The AI will generally get a similar amount of triggers - slightly less because the human player has no casting advantage but other AI do. So for the AI we can assume 2 triggers a turn.
For the AI we'd like the spell to be more efficient - it should raise their creature output by 100% at as low as 200 (raw) skill.
So at 200 skill the AI gets to summon 400 worth of creatures like the player - so they will want 0.8 very rares from 2 triggers.
0.8/2=0.4 so 20% chance for very rare and 40% for rare. 16 rolls yield a 21% which is close enough.
(200/30)+AI advantage=16
Rounded, that means AI advantage = +9 rolls.

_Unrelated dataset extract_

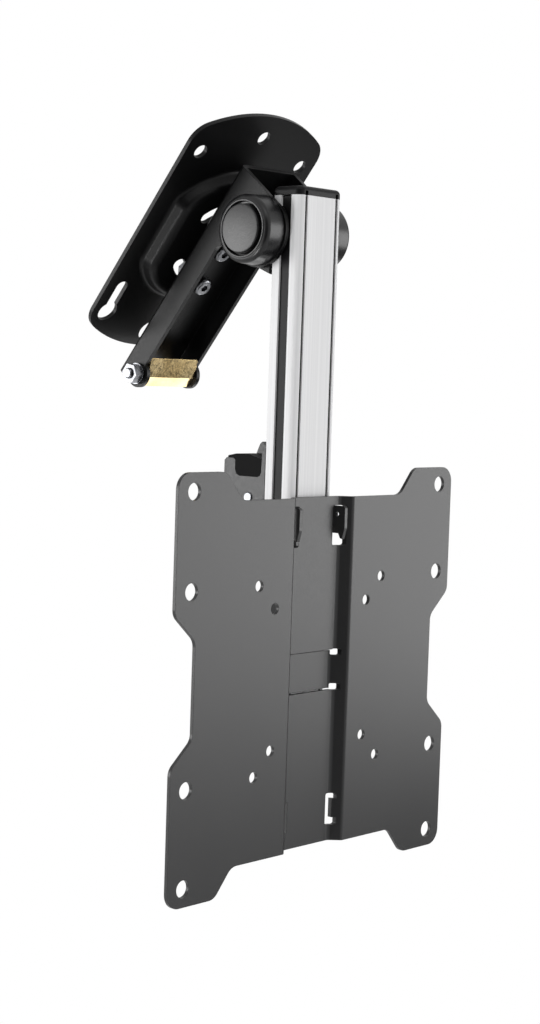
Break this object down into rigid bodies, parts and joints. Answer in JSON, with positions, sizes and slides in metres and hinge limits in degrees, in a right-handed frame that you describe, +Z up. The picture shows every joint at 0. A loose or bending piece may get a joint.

This would be for Expert and higher difficulty. Expert is level 3, so +3 per level of difficulty sounds good, meaning the complete formula is
(Skill/30)+if AI (Difficulty*3) number of rolls with a D10 where each roll of 1 raises the summoned creature's tier.
September 21st, 2017, 10:14
Posts: 5,010
Threads: 17
Joined: Aug 2016
I'd rather not see it summon commons at all. At that stage of the game they just use up unit slots for no reason. I'd like a condition that if no 1s are rolled, it still gives an uncommon.
Those numbers look good.
September 21st, 2017, 10:28
Posts: 10,463
Threads: 394
Joined: Aug 2015
That makes sense, yes, I can do it that way.